John Cumming, the Scottish organiser of FFA, said the strike would bite by the weekend and he promised more to come from farmers fighting for a fairer share of retail prices.

He said: "We do not know yet if it will hurt supermarkets this time. But it will send them a message for the next time in the run- up to Christmas."

More than 3,000 farmers, hundreds of them in Scotland, had promised support before the supply strike began. Mr Cumming, a dairy farmer from near Stranraer, said thousands more were joining as they realised what it could achieve. "But we don't know exactly how many because the decision not to supply is being taken on thousands of individual farms," he said.

All farmers are asking for is a fair price, he said. Supermarket milk sells for 54p a litre upwards. Dairy farmers get, on average, 18p a litre, less than the cost of production. Ten years ago, farmers received about 25p a litre and, since then, almost 1,000 dairy farmers have quit in Scotland.

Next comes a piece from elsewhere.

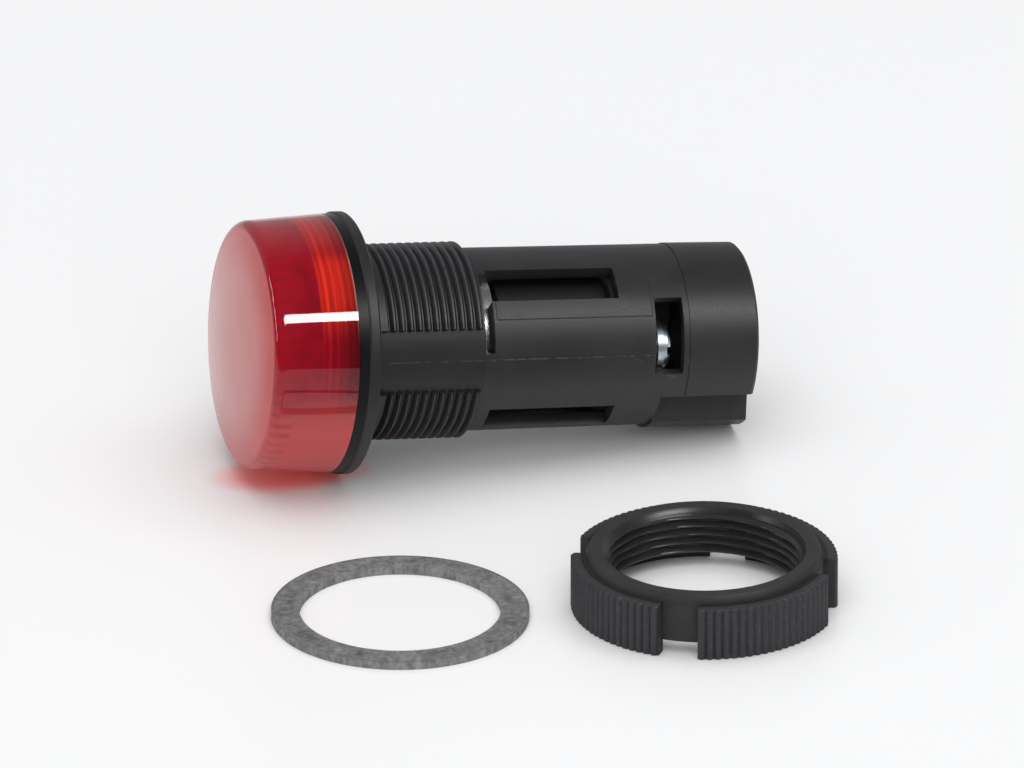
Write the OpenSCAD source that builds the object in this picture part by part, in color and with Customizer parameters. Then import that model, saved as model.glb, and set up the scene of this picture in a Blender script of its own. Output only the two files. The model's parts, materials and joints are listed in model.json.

Potatoes retail at the equivalent of GBP 550 a tonne, compared with the present farm-gate price of less than GBP 100, and carrots at GBP 700, compared with GBP 80.

David Handley, a dairy farmer in Monmouthshire and national chairman of FFA, said retailers had to cut profit margins and pay farmers more. "I think that by Friday people will realise we mean business," he said. "Some commodities could run short by then and we advise consumers to shop before the weekend. We don't want to see people without food. Our message is simple. We are not asking for the consumer to pay more. Just let farmers have some of margin that the supermarkets are holding on to."

The SNP and Scottish Greens backed the protest, but a spokesman for the 100,000-strong National Farmers' Union (NFU) of England and Wales said: "We're encouraging farmers not to go on strike. We don't think it is the correct way forward."

NFU Scotland, which has 10,000 members, called on the Office of Fair Trading to rethink a report that claimed there was no evidence of unfair treatment of suppliers by supermarkets. It also criticised the increasing power of supermarkets and low farm-gate prices, but it stopped short of backing the strike.

"It is a tough call," said James Withers, NFU Scotland's communications director. "We understand why farmers are striking, but we are not convinced it is the right tactic."

John Kinnaird, the NFU Scotland president, yesterday met an all- party group of MSPs at Holyrood to seek their support. He said: "As supermarket margins have grown, farmers have faced a destructive squeeze. But many are simply not in a position to withhold supplies because it would make an already serious financial situation worse."

Sainsbury's, Morrison, Asda, Tesco and Marks & Spencer said their supplies were so far unaffected. FFA plans to continue withholding supplies today and tomorrow. But the strike was well-flagged and supermarkets are almost certainly stockpiled.